╭──

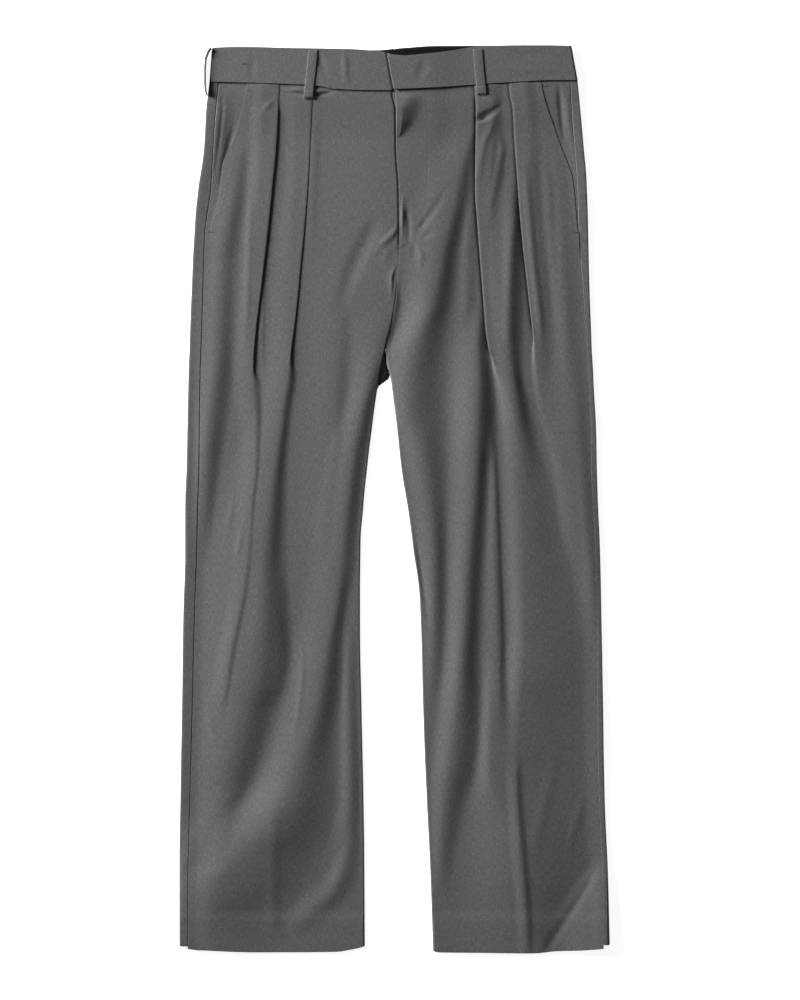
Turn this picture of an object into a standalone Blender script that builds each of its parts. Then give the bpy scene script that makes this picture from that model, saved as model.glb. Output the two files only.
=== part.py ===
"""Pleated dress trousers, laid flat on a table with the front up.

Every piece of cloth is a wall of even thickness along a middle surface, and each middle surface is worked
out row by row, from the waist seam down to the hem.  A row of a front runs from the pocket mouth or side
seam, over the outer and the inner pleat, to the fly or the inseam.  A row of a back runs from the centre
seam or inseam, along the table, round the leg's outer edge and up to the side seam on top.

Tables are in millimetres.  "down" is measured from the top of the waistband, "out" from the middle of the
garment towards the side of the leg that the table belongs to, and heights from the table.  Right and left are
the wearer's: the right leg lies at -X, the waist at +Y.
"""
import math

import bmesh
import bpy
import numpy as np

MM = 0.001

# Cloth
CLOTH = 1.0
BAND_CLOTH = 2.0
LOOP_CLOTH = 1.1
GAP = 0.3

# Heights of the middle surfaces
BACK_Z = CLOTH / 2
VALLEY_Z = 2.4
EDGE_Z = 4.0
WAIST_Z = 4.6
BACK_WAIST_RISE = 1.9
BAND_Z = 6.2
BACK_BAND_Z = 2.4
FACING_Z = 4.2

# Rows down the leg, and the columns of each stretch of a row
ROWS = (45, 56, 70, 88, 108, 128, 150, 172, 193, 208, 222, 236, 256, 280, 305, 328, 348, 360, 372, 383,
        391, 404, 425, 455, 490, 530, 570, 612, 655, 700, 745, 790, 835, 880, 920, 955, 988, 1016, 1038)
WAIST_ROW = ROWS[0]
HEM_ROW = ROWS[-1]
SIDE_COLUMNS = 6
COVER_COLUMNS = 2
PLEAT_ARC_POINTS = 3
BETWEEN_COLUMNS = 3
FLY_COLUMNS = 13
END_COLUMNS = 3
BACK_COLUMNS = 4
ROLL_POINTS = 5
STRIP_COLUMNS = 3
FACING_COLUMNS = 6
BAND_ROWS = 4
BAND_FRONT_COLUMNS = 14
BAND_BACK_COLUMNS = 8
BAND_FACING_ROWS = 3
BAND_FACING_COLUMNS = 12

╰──

* WHAT THE TASK REQUIRES *
Print from the first line through the line that contains "the front up.", please, including both, and leave out every line outside that stretch.

* RESULT *
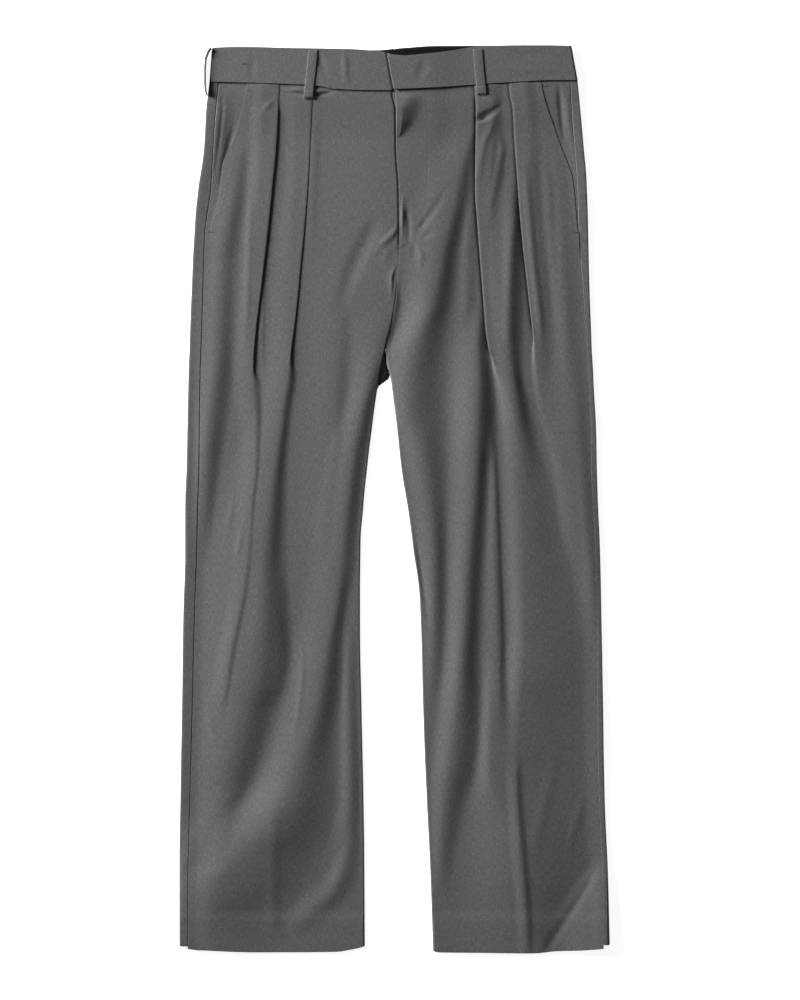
Turn this picture of an object into a standalone Blender script that builds each of its parts. Then give the bpy scene script that makes this picture from that model, saved as model.glb. Output the two files only.
=== part.py ===
"""Pleated dress trousers, laid flat on a table with the front up.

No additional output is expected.